#### Task description:
In the listing below, find the line with "SMALL_STEPS = 20", then repeat exactly every line from the top through that one.

#### Material:
☆ ☆ ☆
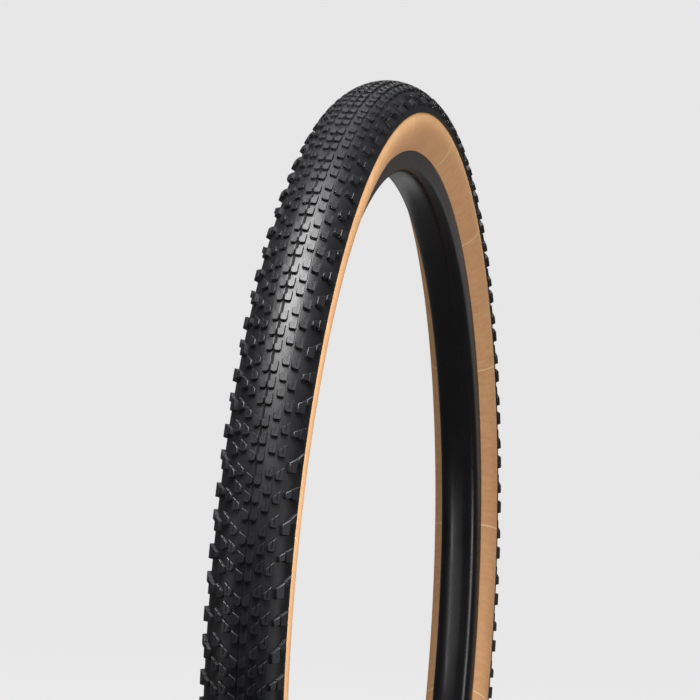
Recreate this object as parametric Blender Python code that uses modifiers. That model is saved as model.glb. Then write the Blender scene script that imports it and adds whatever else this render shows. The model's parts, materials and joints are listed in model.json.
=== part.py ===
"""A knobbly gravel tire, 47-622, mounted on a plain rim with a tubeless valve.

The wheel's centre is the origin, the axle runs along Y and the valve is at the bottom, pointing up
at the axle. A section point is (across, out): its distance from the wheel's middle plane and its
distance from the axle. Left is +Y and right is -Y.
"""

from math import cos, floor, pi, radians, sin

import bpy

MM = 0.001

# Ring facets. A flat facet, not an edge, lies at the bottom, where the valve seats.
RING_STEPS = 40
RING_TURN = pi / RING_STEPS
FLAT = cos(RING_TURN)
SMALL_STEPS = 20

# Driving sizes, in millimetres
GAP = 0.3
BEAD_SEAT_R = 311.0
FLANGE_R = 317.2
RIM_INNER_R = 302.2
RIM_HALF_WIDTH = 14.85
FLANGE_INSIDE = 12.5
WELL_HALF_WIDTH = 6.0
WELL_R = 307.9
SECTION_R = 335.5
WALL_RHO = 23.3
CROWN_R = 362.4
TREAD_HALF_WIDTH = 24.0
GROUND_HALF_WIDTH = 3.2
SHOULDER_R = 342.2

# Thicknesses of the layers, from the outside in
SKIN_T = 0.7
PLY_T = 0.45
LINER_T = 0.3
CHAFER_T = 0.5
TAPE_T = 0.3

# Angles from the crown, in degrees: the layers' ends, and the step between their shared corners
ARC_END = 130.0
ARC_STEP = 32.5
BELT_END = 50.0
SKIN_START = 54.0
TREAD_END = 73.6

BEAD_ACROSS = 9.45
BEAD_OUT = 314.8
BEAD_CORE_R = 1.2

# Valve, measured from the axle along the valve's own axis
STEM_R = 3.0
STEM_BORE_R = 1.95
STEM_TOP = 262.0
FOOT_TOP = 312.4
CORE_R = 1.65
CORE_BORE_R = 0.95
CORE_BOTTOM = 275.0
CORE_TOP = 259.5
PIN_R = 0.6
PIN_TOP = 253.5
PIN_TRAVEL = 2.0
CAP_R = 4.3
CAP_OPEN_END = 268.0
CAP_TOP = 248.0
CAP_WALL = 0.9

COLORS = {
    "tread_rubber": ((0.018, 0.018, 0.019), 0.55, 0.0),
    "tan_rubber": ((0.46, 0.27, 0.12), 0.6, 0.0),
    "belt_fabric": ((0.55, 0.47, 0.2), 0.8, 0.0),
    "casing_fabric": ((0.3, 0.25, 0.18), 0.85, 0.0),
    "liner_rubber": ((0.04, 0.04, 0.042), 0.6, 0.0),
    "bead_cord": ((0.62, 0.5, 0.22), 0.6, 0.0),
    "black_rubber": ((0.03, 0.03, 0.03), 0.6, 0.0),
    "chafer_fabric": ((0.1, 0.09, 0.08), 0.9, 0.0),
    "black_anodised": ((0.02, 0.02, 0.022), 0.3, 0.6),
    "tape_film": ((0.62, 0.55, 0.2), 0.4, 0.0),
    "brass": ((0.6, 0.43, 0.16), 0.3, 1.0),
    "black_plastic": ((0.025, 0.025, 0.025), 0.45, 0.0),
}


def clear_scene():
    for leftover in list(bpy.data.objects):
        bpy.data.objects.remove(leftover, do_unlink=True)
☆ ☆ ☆
#### Response:
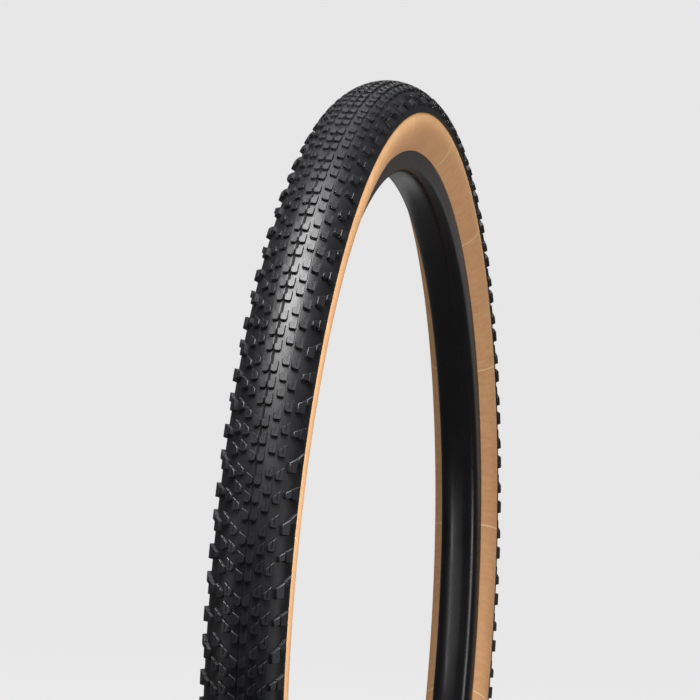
Recreate this object as parametric Blender Python code that uses modifiers. That model is saved as model.glb. Then write the Blender scene script that imports it and adds whatever else this render shows. The model's parts, materials and joints are listed in model.json.
=== part.py ===
"""A knobbly gravel tire, 47-622, mounted on a plain rim with a tubeless valve.

The wheel's centre is the origin, the axle runs along Y and the valve is at the bottom, pointing up
at the axle. A section point is (across, out): its distance from the wheel's middle plane and its
distance from the axle. Left is +Y and right is -Y.
"""

from math import cos, floor, pi, radians, sin

import bpy

MM = 0.001

# Ring facets. A flat facet, not an edge, lies at the bottom, where the valve seats.
RING_STEPS = 40
RING_TURN = pi / RING_STEPS
FLAT = cos(RING_TURN)
SMALL_STEPS = 20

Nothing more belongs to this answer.